Dosis mínima

Uno debería darse al día una pequeña ración de belleza, de felicidad; de cosas que le ofrezcan eso.

Por: Juan Esteban Constaín /

El Tiempo

Hay una editorial bogotana que me encanta por su desparpajo y originalidad y por su idea misma, que es magnífica. Se llama Dosis Mínima y tiene muchos productos, creo, pero el mejor, el más emblemático de todos, es una serie de ‘microlibros’ que caben en el bolsillo o en la billetera y que uno puede leer mientras espera a un amigo en una esquina o hace fila en hora pico para entrar a TransMilenio, caso en el cual puede leerse Ulises, de James Joyce.

El lema de Dosis Mínima lo dice todo: “Lectura de consumo personal sanamente adictiva”. Pero lo mejor es su catálogo, las cosas que publican. Mi odontóloga (que no me vea, estoy fugado) me regaló una vez una cajita que era como de cigarrillos o de chicles, lo cual me pareció contradictorio, por decir lo menos, pero pensé que quería darme una especie de compensación solidaria por las horas de tortura y padecimiento a las que me había sometido.

Luego, en mi casa, abrí esa cajita y no lo podía creer, eran libros. O bueno: microlibros, da igual. Había uno de Marguerite Yourcenar, uno de Miguel Hernández, uno de Elena Poniatowska, uno de Rafael Barrett, en fin: había uno hasta de Kurt Tucholsky, uno de los más grandes humoristas y articulistas de prensa de todos los tiempos. Como si de una galleta de la felicidad se tratara, esos libros dieron en el blanco de mi corazón.

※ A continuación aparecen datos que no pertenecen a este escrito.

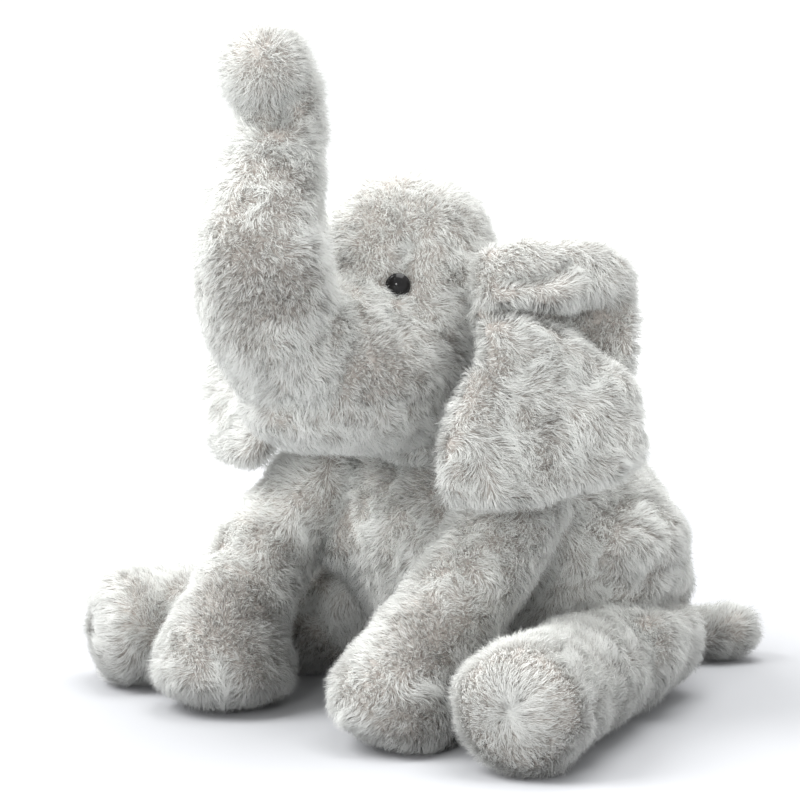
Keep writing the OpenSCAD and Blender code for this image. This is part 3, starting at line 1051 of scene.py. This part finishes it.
def sewn_nodes(key):
    """The CAD cloth that a skin and its pile stand for."""
    if key == "body":
        return ["body_panel_left", "body_panel_right", "belly_panel", "seat_panel"]
    if key == "head":
        return ["head_panel_left", "head_panel_right", "head_gusset", "chin_panel"]
    if key == "trunk_tip":
        return ["trunk_tip_skin", "trunk_tip_panel"]
    kind, _, end = key.rpartition("_")
    if kind == "ear":
        return ["ear_front_" + end, "ear_back_" + end]
    if kind:
        return [kind + "_skin_" + end, kind.replace("leg", "sole") + "_" + end]
    return [key + "_skin"]


def filling_node(key):
    """The CAD filling of a skin; the ears have none."""
    kind, _, end = key.rpartition("_")
    if kind == "ear":
        return None
    return kind + "_filling_" + end if end in ("left", "right") else key + "_filling"


def finish_piece(key, skin, pile):
    skin.data.materials.clear()
    skin.data.materials.append(BACK)
    skin.data.shade_smooth()
    pile.data.materials.append(PILE)
    for obj in (skin, pile):
        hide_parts(*sewn_nodes(key))


def join_over(pieces):
    for o in pieces:
        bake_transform(o)


def add_wadding(key, skin):
    """The filling of a skin: the same form, a little inside it."""
    obj = skin.copy()
    obj.data = skin.data.copy()
    obj.name = skin.name.replace("plush", "wadding")
    bpy.context.scene.collection.objects.link(obj)
    push(obj, lambda p: np.full(len(p), -WADDING_GAP))
    m = obj.modifiers.new("ease", "SMOOTH")
    m.factor = 0.5
    m.iterations = 4
    baked(obj)
    obj.data.materials.clear()
    obj.data.materials.append(WADDING)
    obj.data.shade_smooth()
    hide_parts(filling_node(key))
    return obj


def make_pouch():
    """The bag of pellets in the seat."""
    low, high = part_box("pellet_pouch")
    middle, half = (low + high) / 2 / MM, (high - low) / 2 / MM
    pouch = merged("pellet_pouch_bag", [ball("pellet_pouch_bag", middle, half * 0.94)], voxel=3.5, smooth=2)
    inflate(pouch, pressure=2, cap=1.5)
    lumps(pouch, seed=31, size=16, height=1.2)
    pouch.data.materials.clear()
    pouch.data.materials.append(pouch_material())
    pouch.data.shade_smooth()
    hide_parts("pellet_pouch")
    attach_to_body(pouch, "body")


def repaint(node, finish):
    """A new finish on a carried-over CAD node."""
    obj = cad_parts[node]
    obj.data.materials.clear()
    obj.data.materials.append(finish)


def attach(sets):
    """Carries the body's pieces with the body; the other pieces only have their placing put into their
    meshes.
    """
    for piece in sets["body"]:
        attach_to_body(piece, "body")
    join_over(sets["head"])
    join_over(sets["trunk"])
    join_over(sets["trunk_tip"])
    join_over(sets["tail"])
    for s in (LEFT, RIGHT):
        front, hind, ear = "front_leg_" + side(s), "hind_leg_" + side(s), "ear_" + side(s)
        for key, path in ((front, FRONT_LEG[s]), (hind, HIND_LEG[s])):
            join_over(sets[key])
        join_over(sets[ear])


BACK = backing_material()
PILE = pile_material()
WADDING = wadding_material()
EYE_FINISH = eye_material()
WASHER_FINISH = washer_material()


def make_elephant():
    for s in (LEFT, RIGHT):
        repaint("eye_" + side(s), EYE_FINISH)
        repaint("eye_washer_" + side(s), WASHER_FINISH)
    skins = make_skins()
    piles = grow_piles(skins)
    sets = {}
    for key, skin in skins.items():
        finish_piece(key, skin, piles[key])
        sets[key] = [skin, piles[key]]
        if filling_node(key):
            sets[key].append(add_wadding(key, skin))
    make_pouch()
    attach(sets)


make_elephant()

# ---- Camera, floor and light, in metres ----
TARGET = Vector((0, -0.05, 0.158))
AZIMUTH, ELEVATION = math.radians(41), math.radians(8)
DISTANCE = 1.7
SENSOR = 36  # millimetres
VIEW_WIDTH = 0.8 / 2.017  # the width of the picture at the target
# Name, place, aim, size and power of each lamp
LAMPS = [
    ("key", (-0.9, -1.5, 1.9), (0, -0.05, 0.15), 1.5, 88),
    ("top", (0.3, 0.2, 2.2), (0, 0, 0.1), 1.6, 48),
    ("front", (0.7, -1.5, 0.6), (0, -0.05, 0.2), 0.32, 8.5),
]
SKY = 1.06
FLOOR_SIZE = 60
# The floor's brightness by distance from the middle: the lamps lose strength outwards
FLOOR_TONES = [(0.0, 0.39), (0.35, 0.41), (0.65, 0.48), (1.0, 0.57), (2.0, 0.8), (4.0, 0.97), (8.0, 1.0)]
SHADOW_BLUE_BELOW = 0.55  # floor tones below this, near the elephant, are a little bluer: a painted bluish tint of its shadow


def make_camera():
    back = Vector((math.sin(AZIMUTH) * math.cos(ELEVATION), -math.cos(AZIMUTH) * math.cos(ELEVATION),
                   math.sin(ELEVATION)))
    camera = bpy.data.objects.new("camera", bpy.data.cameras.new("camera"))
    bpy.context.scene.collection.objects.link(camera)
    camera.location = TARGET + back * DISTANCE
    camera.rotation_euler = (-back).to_track_quat("-Z", "Y").to_euler()
    camera.data.sensor_width = SENSOR
    camera.data.lens = SENSOR * DISTANCE / VIEW_WIDTH
    bpy.context.scene.camera = camera


def area_light(name, place, aim, size, power):
    data = bpy.data.lights.new(name, "AREA")
    data.shape = "SQUARE"
    data.size = size
    data.energy = power
    lamp = bpy.data.objects.new(name, data)
    lamp.location = place
    lamp.rotation_euler = (Vector(aim) - Vector(place)).to_track_quat("-Z", "Y").to_euler()
    bpy.context.scene.collection.objects.link(lamp)


def floor_material():
    """Plain pale paper, evenly bright out to the edge of the lamps' pool, tinted a little blue near the
    middle as painted shadow colour.
    """
    m, tree, shader = material("pale_floor", (0.5, 0.5, 0.5), 0.8)
    shader.inputs["Specular IOR Level"].default_value = 0.1
    gap = tree.nodes.new("ShaderNodeVectorMath")
    gap.operation = "LENGTH"
    tree.links.new(object_space(tree), gap.inputs[0])
    edge = FLOOR_TONES[-1][0]
    share = tree.nodes.new("ShaderNodeMapRange")
    share.inputs["From Max"].default_value = edge
    tree.links.new(gap.outputs["Value"], share.inputs["Value"])
    stops = []
    for reach, tone in FLOOR_TONES:
        # Painted shadow colour: the floor near the elephant is tinted blue.
        blue = 1.035 if tone < SHADOW_BLUE_BELOW else 1.0
        stops.append((reach / edge, (tone * 0.985, tone, tone * blue)))
    tree.links.new(graded(tree, share.outputs["Result"], stops), shader.inputs["Base Color"])
    return m


def make_stage():
    bpy.ops.mesh.primitive_plane_add(size=FLOOR_SIZE)
    floor = bpy.context.object
    floor.name = "floor"
    floor.data.materials.append(floor_material())
    world = bpy.data.worlds.new("studio")
    world.use_nodes = True
    sky = world.node_tree.nodes["Background"]
    sky.inputs["Color"].default_value = (1, 1, 1, 1)
    sky.inputs["Strength"].default_value = SKY
    bpy.context.scene.world = world
    for lamp in LAMPS:
        area_light(*lamp)


make_camera()
make_stage()
bpy.context.scene.view_settings.view_transform = "Standard"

Me acordé entonces del hábito tantas veces comentado y celebrado aquí que tenía el príncipe Giuseppe Tomasi di Lampedusa, autor de El Gatopardo. Era un tipo nostálgico y brillante que caminaba por las calles de Palermo siempre con una edición de los sonetos de Shakespeare en el bolsillo; un libro muy pequeño, un tesoro. Y cuando veía algo triste o desagradable o infame, sacaba un soneto de esos y lo leía al azar. El que fuera, como un oráculo manual.

Por eso también me gusta tanto la editorial Dosis Mínima, por su nombre y su concepto. Porque uno debería darse al día una pequeña ración de belleza, de sosiego, de felicidad; de cosas que le ofrezcan eso o algo parecido. Quizás con la misma filosofía y el mismo criterio con que el príncipe de Lampedusa se refugiaba en la poesía de Shakespeare cuando lo asaltaba por la calle cualquier miseria o cualquier bajeza, como un consuelo.

Un consuelo cada vez más necesario en un mundo que se despierta todos los días, con fruición morbosa, con terquedad aberrante y digna de mejores causas, a atizar los odios más mezquinos y más necios, las rencillas más ruines e innecesarias, las fuentes inagotables del envilecimiento, la mortificación, la amargura, la depresión. ¿Para qué? ¿Por qué? Es como una pulsión tóxica, regodearse en ese fango.

Que también es una pasión para muchos, claro, un hábito y una de las formas de la felicidad aunque tan triste. Y siempre fue así, se sabe, ya lo decía Sancho Panza: “Cada uno es como Dios le hizo y aun peor muchas veces…”. La humanidad no ha cambiado tanto desde sus orígenes hasta hoy y la pasión por la desdicha, sobre todo la desdicha ajena, ha sido uno de sus motores más constantes y eficaces.

Solo que en esta nueva civilización de internet y las redes sociales, que por otro lado tiene cosas tan maravillosas y deslumbrantes y benéficas, se ha destilado ese espíritu sombrío y fanático, como si fuera una obligación todos los días ocuparse solo de lo feo y lo atroz: amplificarlo, compartirlo, reseñarlo en todos sus pliegues y rondarlo como las moscas rondan la carroña. ¿Tiene algo que ver eso con el deterioro de la cultura democrática en el mundo?

Sin duda sí, cómo no va a influir en el sistema político de la sociedad un sistema cultural inspirado en el odio y la perversidad.

¿Hay remedio? Tal vez sí: una dosis mínima, todos los días, de aquello que nos libre, por un rato, de tanta inútil fealdad.